Below you will find a set of lines. Repeat them all exactly.

★ ★ ★ ★ ★

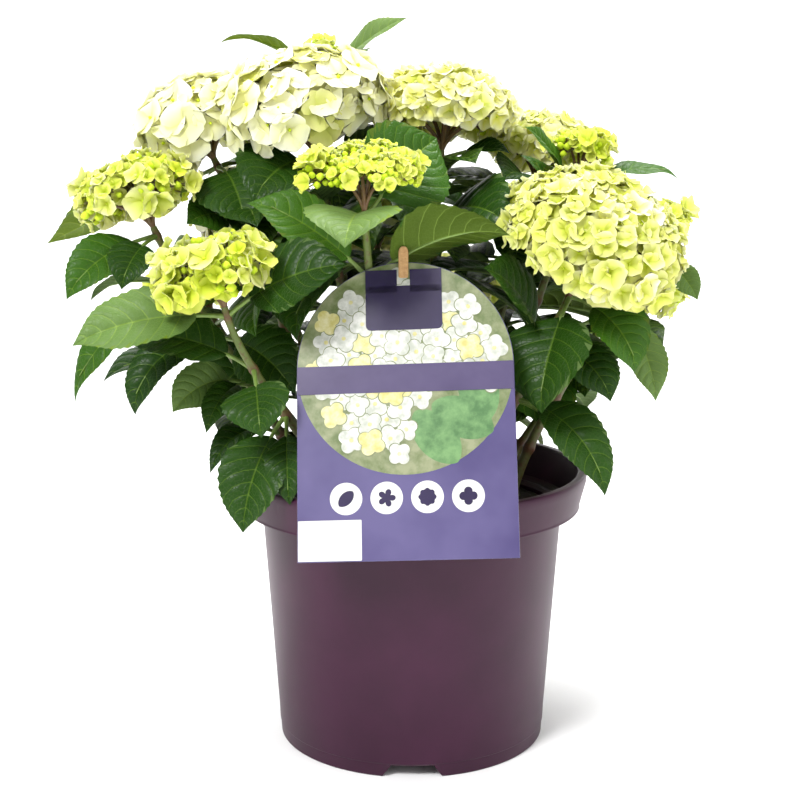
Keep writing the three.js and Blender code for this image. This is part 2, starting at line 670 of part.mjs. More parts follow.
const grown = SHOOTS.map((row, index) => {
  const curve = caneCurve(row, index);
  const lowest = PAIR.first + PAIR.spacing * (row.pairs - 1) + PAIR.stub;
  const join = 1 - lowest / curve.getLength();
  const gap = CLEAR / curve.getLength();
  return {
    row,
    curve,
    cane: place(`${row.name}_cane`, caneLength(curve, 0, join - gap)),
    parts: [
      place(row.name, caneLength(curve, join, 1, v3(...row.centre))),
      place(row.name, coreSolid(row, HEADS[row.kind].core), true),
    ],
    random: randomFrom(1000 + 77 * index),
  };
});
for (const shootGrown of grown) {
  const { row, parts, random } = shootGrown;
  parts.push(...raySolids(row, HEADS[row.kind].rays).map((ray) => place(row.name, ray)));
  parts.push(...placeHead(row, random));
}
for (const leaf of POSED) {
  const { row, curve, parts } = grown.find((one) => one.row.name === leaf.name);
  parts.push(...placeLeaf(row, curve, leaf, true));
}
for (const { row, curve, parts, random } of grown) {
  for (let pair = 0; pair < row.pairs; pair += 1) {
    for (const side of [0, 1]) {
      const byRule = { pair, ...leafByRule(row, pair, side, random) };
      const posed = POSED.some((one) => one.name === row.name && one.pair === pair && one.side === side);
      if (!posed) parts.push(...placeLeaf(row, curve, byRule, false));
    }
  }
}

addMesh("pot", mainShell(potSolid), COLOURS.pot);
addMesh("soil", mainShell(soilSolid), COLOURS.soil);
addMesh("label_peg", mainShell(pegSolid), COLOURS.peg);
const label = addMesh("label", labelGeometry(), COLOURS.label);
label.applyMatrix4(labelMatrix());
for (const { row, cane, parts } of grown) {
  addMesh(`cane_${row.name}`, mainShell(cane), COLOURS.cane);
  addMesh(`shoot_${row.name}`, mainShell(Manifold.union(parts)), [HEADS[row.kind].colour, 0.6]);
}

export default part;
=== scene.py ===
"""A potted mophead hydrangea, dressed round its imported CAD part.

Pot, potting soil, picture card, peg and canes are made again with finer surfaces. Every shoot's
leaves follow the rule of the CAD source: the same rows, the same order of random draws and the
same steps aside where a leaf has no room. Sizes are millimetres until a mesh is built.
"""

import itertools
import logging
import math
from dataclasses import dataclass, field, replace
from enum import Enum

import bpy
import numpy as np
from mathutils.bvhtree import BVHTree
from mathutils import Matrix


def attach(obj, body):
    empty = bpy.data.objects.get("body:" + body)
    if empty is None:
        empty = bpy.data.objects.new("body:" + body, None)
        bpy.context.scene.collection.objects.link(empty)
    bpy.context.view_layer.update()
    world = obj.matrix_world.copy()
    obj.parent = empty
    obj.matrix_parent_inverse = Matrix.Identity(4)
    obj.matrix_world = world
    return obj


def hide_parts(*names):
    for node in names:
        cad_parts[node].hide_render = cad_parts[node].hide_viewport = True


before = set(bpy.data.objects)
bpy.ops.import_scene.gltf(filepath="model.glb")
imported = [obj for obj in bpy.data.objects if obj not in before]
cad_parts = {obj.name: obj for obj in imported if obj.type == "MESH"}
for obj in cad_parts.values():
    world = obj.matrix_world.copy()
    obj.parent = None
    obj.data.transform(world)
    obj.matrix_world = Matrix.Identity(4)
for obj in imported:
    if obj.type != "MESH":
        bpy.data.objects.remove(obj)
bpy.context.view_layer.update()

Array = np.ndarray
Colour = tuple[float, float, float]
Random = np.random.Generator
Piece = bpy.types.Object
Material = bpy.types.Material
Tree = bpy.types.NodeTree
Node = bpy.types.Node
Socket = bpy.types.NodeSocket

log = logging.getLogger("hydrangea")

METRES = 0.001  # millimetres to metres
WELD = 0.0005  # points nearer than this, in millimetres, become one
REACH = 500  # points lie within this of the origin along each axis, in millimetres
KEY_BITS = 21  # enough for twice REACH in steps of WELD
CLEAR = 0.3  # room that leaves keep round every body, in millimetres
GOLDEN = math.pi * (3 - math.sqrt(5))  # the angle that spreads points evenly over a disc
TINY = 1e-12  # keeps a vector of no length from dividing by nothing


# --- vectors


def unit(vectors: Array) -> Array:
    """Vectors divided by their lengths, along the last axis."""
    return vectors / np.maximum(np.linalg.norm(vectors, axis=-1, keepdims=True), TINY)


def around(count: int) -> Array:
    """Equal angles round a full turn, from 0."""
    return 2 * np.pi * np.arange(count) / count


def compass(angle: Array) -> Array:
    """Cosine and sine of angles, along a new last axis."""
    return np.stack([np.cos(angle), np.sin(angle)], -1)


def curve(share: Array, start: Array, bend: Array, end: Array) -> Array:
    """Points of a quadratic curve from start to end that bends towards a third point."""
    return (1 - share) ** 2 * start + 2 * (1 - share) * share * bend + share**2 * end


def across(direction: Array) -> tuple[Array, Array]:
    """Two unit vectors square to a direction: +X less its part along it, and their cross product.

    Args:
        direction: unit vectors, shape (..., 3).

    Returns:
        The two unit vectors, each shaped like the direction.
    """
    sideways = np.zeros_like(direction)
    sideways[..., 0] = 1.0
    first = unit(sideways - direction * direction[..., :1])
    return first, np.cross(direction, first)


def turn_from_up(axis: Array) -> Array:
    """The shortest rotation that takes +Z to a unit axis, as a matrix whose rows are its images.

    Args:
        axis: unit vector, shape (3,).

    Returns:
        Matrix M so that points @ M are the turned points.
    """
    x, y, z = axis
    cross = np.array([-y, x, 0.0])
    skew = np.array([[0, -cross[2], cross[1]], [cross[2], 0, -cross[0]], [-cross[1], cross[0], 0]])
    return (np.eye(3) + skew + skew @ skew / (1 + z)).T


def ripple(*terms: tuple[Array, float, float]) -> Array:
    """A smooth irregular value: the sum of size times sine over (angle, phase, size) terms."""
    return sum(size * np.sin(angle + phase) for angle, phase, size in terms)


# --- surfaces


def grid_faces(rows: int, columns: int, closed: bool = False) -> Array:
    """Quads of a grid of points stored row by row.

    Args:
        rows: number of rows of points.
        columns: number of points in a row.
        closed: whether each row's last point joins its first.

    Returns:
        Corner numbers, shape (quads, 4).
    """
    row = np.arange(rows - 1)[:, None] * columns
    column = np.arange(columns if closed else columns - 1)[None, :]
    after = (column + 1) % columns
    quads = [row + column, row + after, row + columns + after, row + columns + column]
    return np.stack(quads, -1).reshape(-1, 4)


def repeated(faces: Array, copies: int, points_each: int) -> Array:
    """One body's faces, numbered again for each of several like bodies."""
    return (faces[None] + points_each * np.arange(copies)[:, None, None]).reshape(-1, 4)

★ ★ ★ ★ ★

Reply to the task:
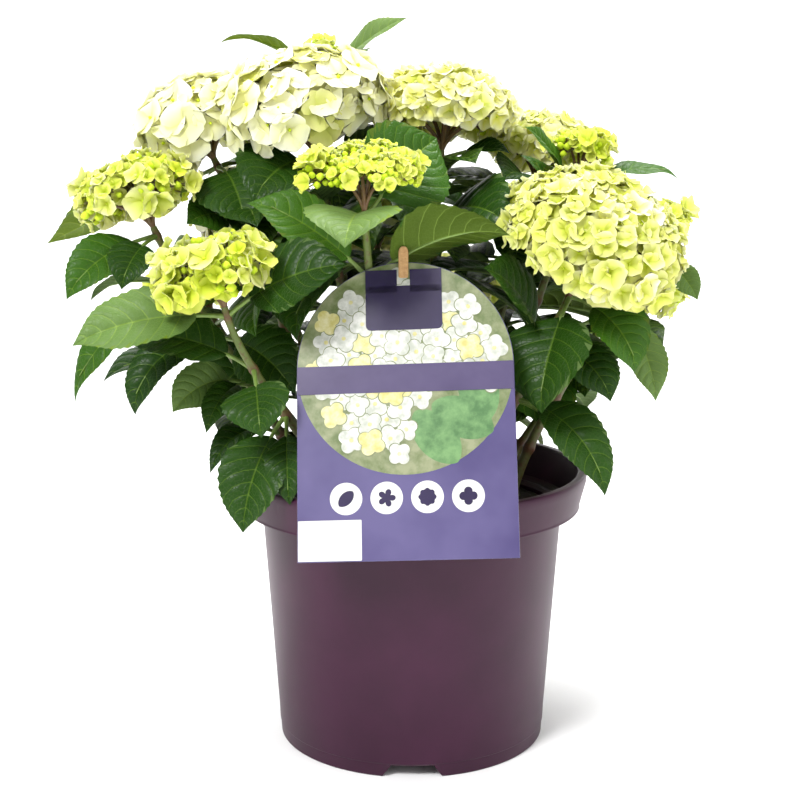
Keep writing the three.js and Blender code for this image. This is part 2, starting at line 670 of part.mjs. More parts follow.
const grown = SHOOTS.map((row, index) => {
  const curve = caneCurve(row, index);
  const lowest = PAIR.first + PAIR.spacing * (row.pairs - 1) + PAIR.stub;
  const join = 1 - lowest / curve.getLength();
  const gap = CLEAR / curve.getLength();
  return {
    row,
    curve,
    cane: place(`${row.name}_cane`, caneLength(curve, 0, join - gap)),
    parts: [
      place(row.name, caneLength(curve, join, 1, v3(...row.centre))),
      place(row.name, coreSolid(row, HEADS[row.kind].core), true),
    ],
    random: randomFrom(1000 + 77 * index),
  };
});
for (const shootGrown of grown) {
  const { row, parts, random } = shootGrown;
  parts.push(...raySolids(row, HEADS[row.kind].rays).map((ray) => place(row.name, ray)));
  parts.push(...placeHead(row, random));
}
for (const leaf of POSED) {
  const { row, curve, parts } = grown.find((one) => one.row.name === leaf.name);
  parts.push(...placeLeaf(row, curve, leaf, true));
}
for (const { row, curve, parts, random } of grown) {
  for (let pair = 0; pair < row.pairs; pair += 1) {
    for (const side of [0, 1]) {
      const byRule = { pair, ...leafByRule(row, pair, side, random) };
      const posed = POSED.some((one) => one.name === row.name && one.pair === pair && one.side === side);
      if (!posed) parts.push(...placeLeaf(row, curve, byRule, false));
    }
  }
}

addMesh("pot", mainShell(potSolid), COLOURS.pot);
addMesh("soil", mainShell(soilSolid), COLOURS.soil);
addMesh("label_peg", mainShell(pegSolid), COLOURS.peg);
const label = addMesh("label", labelGeometry(), COLOURS.label);
label.applyMatrix4(labelMatrix());
for (const { row, cane, parts } of grown) {
  addMesh(`cane_${row.name}`, mainShell(cane), COLOURS.cane);
  addMesh(`shoot_${row.name}`, mainShell(Manifold.union(parts)), [HEADS[row.kind].colour, 0.6]);
}

export default part;
=== scene.py ===
"""A potted mophead hydrangea, dressed round its imported CAD part.

Pot, potting soil, picture card, peg and canes are made again with finer surfaces. Every shoot's
leaves follow the rule of the CAD source: the same rows, the same order of random draws and the
same steps aside where a leaf has no room. Sizes are millimetres until a mesh is built.
"""

import itertools
import logging
import math
from dataclasses import dataclass, field, replace
from enum import Enum

import bpy
import numpy as np
from mathutils.bvhtree import BVHTree
from mathutils import Matrix


def attach(obj, body):
    empty = bpy.data.objects.get("body:" + body)
    if empty is None:
        empty = bpy.data.objects.new("body:" + body, None)
        bpy.context.scene.collection.objects.link(empty)
    bpy.context.view_layer.update()
    world = obj.matrix_world.copy()
    obj.parent = empty
    obj.matrix_parent_inverse = Matrix.Identity(4)
    obj.matrix_world = world
    return obj


def hide_parts(*names):
    for node in names:
        cad_parts[node].hide_render = cad_parts[node].hide_viewport = True


before = set(bpy.data.objects)
bpy.ops.import_scene.gltf(filepath="model.glb")
imported = [obj for obj in bpy.data.objects if obj not in before]
cad_parts = {obj.name: obj for obj in imported if obj.type == "MESH"}
for obj in cad_parts.values():
    world = obj.matrix_world.copy()
    obj.parent = None
    obj.data.transform(world)
    obj.matrix_world = Matrix.Identity(4)
for obj in imported:
    if obj.type != "MESH":
        bpy.data.objects.remove(obj)
bpy.context.view_layer.update()

Array = np.ndarray
Colour = tuple[float, float, float]
Random = np.random.Generator
Piece = bpy.types.Object
Material = bpy.types.Material
Tree = bpy.types.NodeTree
Node = bpy.types.Node
Socket = bpy.types.NodeSocket

log = logging.getLogger("hydrangea")

METRES = 0.001  # millimetres to metres
WELD = 0.0005  # points nearer than this, in millimetres, become one
REACH = 500  # points lie within this of the origin along each axis, in millimetres
KEY_BITS = 21  # enough for twice REACH in steps of WELD
CLEAR = 0.3  # room that leaves keep round every body, in millimetres
GOLDEN = math.pi * (3 - math.sqrt(5))  # the angle that spreads points evenly over a disc
TINY = 1e-12  # keeps a vector of no length from dividing by nothing


# --- vectors


def unit(vectors: Array) -> Array:
    """Vectors divided by their lengths, along the last axis."""
    return vectors / np.maximum(np.linalg.norm(vectors, axis=-1, keepdims=True), TINY)


def around(count: int) -> Array:
    """Equal angles round a full turn, from 0."""
    return 2 * np.pi * np.arange(count) / count


def compass(angle: Array) -> Array:
    """Cosine and sine of angles, along a new last axis."""
    return np.stack([np.cos(angle), np.sin(angle)], -1)


def curve(share: Array, start: Array, bend: Array, end: Array) -> Array:
    """Points of a quadratic curve from start to end that bends towards a third point."""
    return (1 - share) ** 2 * start + 2 * (1 - share) * share * bend + share**2 * end


def across(direction: Array) -> tuple[Array, Array]:
    """Two unit vectors square to a direction: +X less its part along it, and their cross product.

    Args:
        direction: unit vectors, shape (..., 3).

    Returns:
        The two unit vectors, each shaped like the direction.
    """
    sideways = np.zeros_like(direction)
    sideways[..., 0] = 1.0
    first = unit(sideways - direction * direction[..., :1])
    return first, np.cross(direction, first)


def turn_from_up(axis: Array) -> Array:
    """The shortest rotation that takes +Z to a unit axis, as a matrix whose rows are its images.

    Args:
        axis: unit vector, shape (3,).

    Returns:
        Matrix M so that points @ M are the turned points.
    """
    x, y, z = axis
    cross = np.array([-y, x, 0.0])
    skew = np.array([[0, -cross[2], cross[1]], [cross[2], 0, -cross[0]], [-cross[1], cross[0], 0]])
    return (np.eye(3) + skew + skew @ skew / (1 + z)).T


def ripple(*terms: tuple[Array, float, float]) -> Array:
    """A smooth irregular value: the sum of size times sine over (angle, phase, size) terms."""
    return sum(size * np.sin(angle + phase) for angle, phase, size in terms)


# --- surfaces


def grid_faces(rows: int, columns: int, closed: bool = False) -> Array:
    """Quads of a grid of points stored row by row.

    Args:
        rows: number of rows of points.
        columns: number of points in a row.
        closed: whether each row's last point joins its first.

    Returns:
        Corner numbers, shape (quads, 4).
    """
    row = np.arange(rows - 1)[:, None] * columns
    column = np.arange(columns if closed else columns - 1)[None, :]
    after = (column + 1) % columns
    quads = [row + column, row + after, row + columns + after, row + columns + column]
    return np.stack(quads, -1).reshape(-1, 4)


def repeated(faces: Array, copies: int, points_each: int) -> Array:
    """One body's faces, numbered again for each of several like bodies."""
    return (faces[None] + points_each * np.arange(copies)[:, None, None]).reshape(-1, 4)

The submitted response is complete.